Written problem: Compute how many lines in the entries below contain "picture", and output nothing but the number.

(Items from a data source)
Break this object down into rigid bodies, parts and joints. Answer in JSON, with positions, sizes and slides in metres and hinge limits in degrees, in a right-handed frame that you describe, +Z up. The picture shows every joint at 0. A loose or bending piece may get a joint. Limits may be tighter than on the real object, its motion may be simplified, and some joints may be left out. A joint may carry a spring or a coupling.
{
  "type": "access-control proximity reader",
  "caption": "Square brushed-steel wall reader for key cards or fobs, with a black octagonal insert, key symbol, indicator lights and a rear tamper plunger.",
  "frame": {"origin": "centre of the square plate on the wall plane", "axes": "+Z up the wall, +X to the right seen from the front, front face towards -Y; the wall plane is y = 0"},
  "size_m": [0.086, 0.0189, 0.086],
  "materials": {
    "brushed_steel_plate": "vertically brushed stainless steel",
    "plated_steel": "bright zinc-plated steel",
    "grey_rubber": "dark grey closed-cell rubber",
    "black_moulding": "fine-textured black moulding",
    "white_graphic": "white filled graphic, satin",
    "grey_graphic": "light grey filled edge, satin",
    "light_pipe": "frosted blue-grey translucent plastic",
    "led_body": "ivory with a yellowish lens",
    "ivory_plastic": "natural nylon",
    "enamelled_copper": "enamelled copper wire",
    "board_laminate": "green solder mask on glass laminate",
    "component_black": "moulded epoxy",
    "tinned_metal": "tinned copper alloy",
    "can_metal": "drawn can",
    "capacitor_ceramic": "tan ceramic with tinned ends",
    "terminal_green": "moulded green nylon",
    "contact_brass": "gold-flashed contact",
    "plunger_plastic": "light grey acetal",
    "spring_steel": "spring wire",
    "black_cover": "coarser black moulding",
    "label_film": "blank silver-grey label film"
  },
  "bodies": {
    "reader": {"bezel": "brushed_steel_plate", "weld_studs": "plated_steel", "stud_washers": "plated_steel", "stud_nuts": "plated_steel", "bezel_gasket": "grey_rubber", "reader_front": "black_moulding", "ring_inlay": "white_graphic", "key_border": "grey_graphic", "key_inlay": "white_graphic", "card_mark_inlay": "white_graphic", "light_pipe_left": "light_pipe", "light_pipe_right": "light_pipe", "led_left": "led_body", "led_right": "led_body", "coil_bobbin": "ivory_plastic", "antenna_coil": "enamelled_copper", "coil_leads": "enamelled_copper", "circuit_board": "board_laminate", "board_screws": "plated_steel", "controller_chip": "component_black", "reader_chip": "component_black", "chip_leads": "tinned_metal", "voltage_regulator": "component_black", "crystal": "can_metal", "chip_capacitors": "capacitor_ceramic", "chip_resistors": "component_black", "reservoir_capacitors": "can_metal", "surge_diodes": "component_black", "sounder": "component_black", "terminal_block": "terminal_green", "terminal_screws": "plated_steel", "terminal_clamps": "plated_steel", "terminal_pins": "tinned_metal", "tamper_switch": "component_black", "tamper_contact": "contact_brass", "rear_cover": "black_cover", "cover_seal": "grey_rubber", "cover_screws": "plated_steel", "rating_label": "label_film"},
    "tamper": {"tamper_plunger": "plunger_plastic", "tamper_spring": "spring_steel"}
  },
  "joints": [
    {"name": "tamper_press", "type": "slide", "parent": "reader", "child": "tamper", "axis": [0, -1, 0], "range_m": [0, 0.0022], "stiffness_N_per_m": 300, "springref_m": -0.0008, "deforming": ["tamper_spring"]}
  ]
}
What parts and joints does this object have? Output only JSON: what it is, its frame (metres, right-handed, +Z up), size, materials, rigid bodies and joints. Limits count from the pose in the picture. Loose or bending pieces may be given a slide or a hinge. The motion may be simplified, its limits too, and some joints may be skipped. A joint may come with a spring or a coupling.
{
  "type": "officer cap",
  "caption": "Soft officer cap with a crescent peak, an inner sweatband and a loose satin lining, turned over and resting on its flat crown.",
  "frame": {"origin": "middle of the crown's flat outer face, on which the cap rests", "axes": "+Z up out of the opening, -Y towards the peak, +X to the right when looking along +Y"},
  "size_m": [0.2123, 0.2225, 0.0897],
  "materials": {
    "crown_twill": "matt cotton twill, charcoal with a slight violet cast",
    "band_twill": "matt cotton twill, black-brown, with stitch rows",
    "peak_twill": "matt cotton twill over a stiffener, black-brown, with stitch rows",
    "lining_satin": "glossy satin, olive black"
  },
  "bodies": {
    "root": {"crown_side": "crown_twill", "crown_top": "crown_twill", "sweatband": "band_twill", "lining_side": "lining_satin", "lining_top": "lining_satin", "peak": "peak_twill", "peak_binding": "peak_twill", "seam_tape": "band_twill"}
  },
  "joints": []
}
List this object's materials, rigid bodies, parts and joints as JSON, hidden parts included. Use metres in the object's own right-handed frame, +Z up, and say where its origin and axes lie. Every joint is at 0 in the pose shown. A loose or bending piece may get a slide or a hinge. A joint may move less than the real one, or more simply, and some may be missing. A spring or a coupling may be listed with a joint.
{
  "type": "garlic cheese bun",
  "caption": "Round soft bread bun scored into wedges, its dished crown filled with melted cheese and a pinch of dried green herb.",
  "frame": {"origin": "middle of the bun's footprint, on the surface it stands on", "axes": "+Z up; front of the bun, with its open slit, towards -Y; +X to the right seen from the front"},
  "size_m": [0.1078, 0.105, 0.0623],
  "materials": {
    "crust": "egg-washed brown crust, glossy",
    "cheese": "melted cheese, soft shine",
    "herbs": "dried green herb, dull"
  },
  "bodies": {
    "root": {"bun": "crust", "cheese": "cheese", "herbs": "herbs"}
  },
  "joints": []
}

--

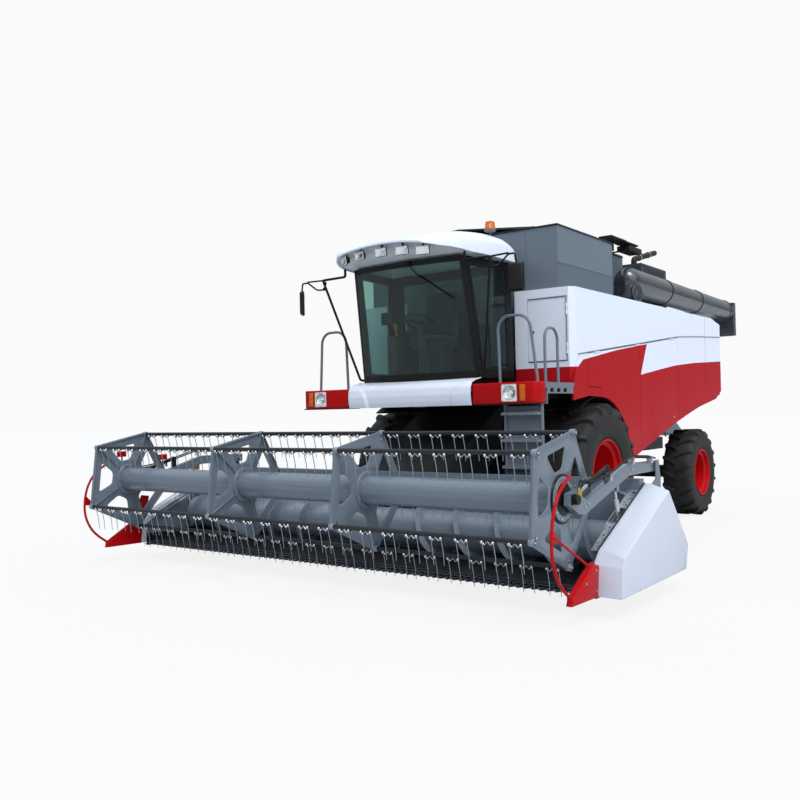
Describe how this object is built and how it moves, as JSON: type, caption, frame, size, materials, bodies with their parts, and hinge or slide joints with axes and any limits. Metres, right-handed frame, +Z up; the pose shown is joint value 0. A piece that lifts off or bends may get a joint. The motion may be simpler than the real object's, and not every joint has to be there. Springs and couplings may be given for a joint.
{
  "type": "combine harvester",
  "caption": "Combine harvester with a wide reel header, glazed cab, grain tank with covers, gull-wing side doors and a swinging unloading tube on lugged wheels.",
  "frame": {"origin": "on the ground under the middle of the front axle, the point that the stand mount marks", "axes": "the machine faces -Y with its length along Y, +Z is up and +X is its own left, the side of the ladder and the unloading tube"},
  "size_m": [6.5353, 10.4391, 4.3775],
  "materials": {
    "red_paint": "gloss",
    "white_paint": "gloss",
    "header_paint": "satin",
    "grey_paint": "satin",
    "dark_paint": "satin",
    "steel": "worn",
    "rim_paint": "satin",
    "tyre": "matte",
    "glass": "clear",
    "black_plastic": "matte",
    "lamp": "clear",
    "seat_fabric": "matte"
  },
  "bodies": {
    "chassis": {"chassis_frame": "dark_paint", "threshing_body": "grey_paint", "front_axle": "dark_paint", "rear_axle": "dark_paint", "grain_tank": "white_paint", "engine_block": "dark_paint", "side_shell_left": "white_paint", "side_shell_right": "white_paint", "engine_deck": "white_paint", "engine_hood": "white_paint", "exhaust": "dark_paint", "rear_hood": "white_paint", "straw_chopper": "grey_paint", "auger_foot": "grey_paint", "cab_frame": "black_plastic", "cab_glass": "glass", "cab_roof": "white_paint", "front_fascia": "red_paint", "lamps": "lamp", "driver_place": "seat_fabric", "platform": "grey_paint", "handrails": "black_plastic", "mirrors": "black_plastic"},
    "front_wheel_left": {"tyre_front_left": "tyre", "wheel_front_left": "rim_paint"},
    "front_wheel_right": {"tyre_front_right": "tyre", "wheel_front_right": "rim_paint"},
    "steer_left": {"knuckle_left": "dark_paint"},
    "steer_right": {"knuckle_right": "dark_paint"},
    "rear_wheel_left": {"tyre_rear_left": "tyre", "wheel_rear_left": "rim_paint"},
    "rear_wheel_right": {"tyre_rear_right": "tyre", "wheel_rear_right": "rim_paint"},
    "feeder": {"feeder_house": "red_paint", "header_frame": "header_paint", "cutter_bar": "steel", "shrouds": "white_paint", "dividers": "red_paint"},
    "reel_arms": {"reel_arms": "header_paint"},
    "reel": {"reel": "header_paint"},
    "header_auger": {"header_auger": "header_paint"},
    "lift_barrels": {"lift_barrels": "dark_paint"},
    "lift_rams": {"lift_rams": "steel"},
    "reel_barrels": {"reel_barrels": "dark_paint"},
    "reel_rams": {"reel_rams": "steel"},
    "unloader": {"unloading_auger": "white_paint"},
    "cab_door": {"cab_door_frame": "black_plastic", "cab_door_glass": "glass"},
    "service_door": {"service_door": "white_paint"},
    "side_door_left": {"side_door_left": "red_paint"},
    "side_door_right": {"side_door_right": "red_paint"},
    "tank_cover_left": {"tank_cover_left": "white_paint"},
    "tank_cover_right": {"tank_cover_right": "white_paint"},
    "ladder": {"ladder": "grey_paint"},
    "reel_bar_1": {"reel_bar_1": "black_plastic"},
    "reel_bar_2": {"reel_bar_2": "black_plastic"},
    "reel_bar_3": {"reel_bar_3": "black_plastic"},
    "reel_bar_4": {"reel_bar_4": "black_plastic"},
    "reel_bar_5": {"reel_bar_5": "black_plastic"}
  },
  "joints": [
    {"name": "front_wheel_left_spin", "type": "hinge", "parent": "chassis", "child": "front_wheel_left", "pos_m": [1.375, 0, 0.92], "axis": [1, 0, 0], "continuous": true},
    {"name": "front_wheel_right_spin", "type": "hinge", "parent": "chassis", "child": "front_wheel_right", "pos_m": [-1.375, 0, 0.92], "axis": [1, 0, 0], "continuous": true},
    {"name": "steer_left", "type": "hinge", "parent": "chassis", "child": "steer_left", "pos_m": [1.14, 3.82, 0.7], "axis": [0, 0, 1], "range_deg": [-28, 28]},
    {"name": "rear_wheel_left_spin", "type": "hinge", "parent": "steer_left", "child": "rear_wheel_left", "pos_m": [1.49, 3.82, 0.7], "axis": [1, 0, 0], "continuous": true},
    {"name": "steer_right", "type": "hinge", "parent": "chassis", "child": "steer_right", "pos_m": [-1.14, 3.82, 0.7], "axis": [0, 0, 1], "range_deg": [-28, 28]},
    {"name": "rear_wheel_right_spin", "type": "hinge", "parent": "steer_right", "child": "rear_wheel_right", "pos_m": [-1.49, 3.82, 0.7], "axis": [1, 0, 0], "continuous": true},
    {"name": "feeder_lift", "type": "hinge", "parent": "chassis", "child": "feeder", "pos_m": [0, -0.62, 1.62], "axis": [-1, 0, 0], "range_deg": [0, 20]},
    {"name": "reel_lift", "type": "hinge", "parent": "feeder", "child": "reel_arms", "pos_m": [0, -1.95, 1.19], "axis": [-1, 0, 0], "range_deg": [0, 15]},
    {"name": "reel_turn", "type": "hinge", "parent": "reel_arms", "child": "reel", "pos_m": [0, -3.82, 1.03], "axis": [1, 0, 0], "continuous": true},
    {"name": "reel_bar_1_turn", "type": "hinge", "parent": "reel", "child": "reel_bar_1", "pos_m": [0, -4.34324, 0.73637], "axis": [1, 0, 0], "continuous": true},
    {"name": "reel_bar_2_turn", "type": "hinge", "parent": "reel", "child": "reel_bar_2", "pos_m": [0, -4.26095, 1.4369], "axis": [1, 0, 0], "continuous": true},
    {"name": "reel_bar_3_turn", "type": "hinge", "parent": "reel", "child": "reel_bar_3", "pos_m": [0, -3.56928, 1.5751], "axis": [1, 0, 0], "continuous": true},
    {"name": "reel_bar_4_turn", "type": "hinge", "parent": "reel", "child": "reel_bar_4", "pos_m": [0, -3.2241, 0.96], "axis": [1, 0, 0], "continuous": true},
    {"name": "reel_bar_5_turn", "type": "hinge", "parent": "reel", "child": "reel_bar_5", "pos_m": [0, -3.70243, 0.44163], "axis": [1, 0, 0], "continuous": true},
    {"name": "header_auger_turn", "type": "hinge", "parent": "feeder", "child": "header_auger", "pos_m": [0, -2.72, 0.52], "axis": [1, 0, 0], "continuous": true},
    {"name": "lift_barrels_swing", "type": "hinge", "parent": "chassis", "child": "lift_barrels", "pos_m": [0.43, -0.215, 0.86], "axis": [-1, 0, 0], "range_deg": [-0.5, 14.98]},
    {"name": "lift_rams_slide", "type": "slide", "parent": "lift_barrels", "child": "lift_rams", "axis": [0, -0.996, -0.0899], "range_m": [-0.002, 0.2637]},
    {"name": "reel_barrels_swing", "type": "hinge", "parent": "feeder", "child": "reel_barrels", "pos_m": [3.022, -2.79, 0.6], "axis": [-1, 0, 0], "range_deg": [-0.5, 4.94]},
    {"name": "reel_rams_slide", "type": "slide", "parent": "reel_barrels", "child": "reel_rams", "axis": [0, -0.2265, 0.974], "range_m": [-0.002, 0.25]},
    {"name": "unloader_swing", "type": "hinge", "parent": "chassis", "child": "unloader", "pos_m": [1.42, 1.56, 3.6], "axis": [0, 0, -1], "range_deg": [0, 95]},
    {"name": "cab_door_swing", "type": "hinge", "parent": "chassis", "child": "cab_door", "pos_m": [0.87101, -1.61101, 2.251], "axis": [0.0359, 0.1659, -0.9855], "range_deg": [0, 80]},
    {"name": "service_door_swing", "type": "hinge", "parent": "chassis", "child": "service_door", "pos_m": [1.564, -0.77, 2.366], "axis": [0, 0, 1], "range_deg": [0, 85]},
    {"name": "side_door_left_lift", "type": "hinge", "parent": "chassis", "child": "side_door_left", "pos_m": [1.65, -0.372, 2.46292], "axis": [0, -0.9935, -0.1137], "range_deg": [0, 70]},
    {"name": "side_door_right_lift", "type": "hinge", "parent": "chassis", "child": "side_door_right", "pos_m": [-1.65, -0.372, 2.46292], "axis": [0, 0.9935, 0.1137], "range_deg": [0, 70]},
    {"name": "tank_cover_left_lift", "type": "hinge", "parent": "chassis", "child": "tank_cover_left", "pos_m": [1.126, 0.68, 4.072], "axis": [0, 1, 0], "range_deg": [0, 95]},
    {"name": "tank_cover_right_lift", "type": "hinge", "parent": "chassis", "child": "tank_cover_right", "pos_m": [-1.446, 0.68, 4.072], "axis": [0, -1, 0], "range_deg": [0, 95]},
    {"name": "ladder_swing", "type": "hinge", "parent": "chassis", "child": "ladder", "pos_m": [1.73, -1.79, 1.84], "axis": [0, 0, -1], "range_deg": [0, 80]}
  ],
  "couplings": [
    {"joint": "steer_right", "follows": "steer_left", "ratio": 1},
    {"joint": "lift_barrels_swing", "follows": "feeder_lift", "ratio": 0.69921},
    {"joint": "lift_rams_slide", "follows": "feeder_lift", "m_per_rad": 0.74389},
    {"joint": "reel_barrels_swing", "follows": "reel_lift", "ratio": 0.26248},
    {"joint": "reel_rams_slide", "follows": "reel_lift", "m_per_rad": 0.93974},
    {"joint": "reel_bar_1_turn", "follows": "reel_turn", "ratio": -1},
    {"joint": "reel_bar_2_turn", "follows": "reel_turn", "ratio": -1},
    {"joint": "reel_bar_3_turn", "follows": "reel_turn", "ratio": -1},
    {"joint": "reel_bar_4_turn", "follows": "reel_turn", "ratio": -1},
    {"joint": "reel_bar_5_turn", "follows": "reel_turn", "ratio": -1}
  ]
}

Expected answer: 2